# LUMBER FOR SALE, VERY LOW PRICES



## Roz (Jan 13, 2008)

Hello fellow LJ's,
I am helping a friend of 81 years liquidate his inventory of lumber. He has mostly Heart Pine but I have found walnut, cherry and other species in it. This lumber is reclaimed and varies in condition. There are post, planks of varying width, beaded board and moldings. He has some mantles as well. He also has unused locally harvested lumber in Pecan and other species. We are located in West Alabama and will sell a single board or a truck load. Price is negotiable. Please send me a message if you are interested. We need to sell this lumber. I have included a few photos of what is available.


----------



## grizzman (May 10, 2009)

wow roz, he got a very big and good looking supply, if i was in business and making the rustic furniture i had planned on making, i would certainly buy him out, but i do have a fair supply myself and just dont have room for any more myself, but i will keep my eyes open for someone who might want some of this…good luck…its great looking wood..


----------



## Bertha (Jan 10, 2011)

He won't have trouble unloading it here.
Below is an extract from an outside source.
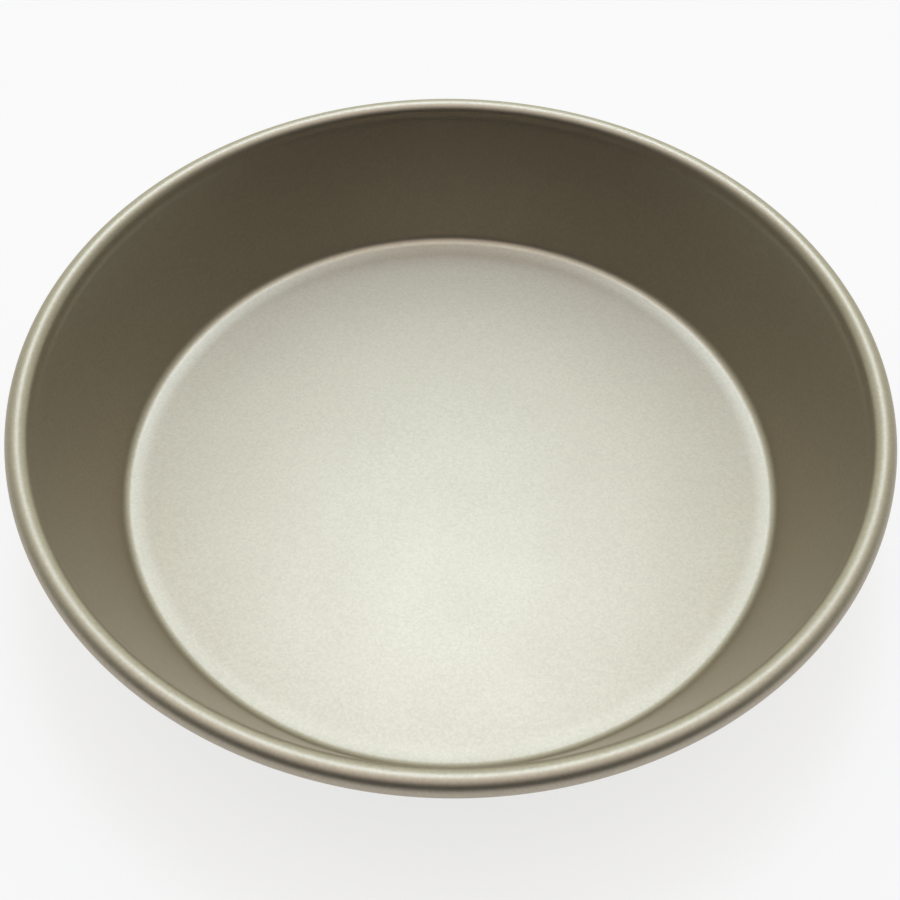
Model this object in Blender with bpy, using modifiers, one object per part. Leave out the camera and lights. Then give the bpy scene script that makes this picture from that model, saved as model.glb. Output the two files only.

Good luck!


----------



## grizzman (May 10, 2009)

also rozz, i know that this heart pine is very valuable wood and he certainly deserves some good prices for it, its a timber that does not grow anymore and this wood is just beautiful when its planned and coated…ive made a few pieces of furniture with this wood and its something you just cant buy at some lumber yard…maybe you should plane a piece and wet it , so folks who dont know what antique heart pine looks like…


----------



## sarahss (Feb 23, 2011)

sent you a pm


----------



## dakremer (Dec 8, 2009)

If I lived anywhere near you'd, I'd be game! Thats a nice collection of wood! Good luck getting rid of it! Make sure you post on Craigslist too!


----------



## mikethetermite (Jun 16, 2009)

If gas wasn't $4.00 a gal. I would be on my way down from Indiana. You should have no probem selling it.


----------



## SCOTSMAN (Aug 1, 2008)

$4.00 a gallo come toScotland we have it here for $12.00 a gallon so I wish we had it so cheap your very lucky.I wish To be serious I lived nearer that wood too,Alistair beautiful


----------



## Beginningwoodworker (May 5, 2008)

Thats a good haul Roz, but I cant afford to buy any wood at the momment. Thanks for the offer.


----------



## bigike (May 25, 2009)

wow


----------



## REK (Aug 30, 2009)

I wish I had an 81 year old freind with a lumber yard!!!


----------



## sarahss (Feb 23, 2011)

Roz,

I'm very interested in talking with you about the lumber. Sent 2 pm's but not sure if you got them. Is there some other way I can reach you?


----------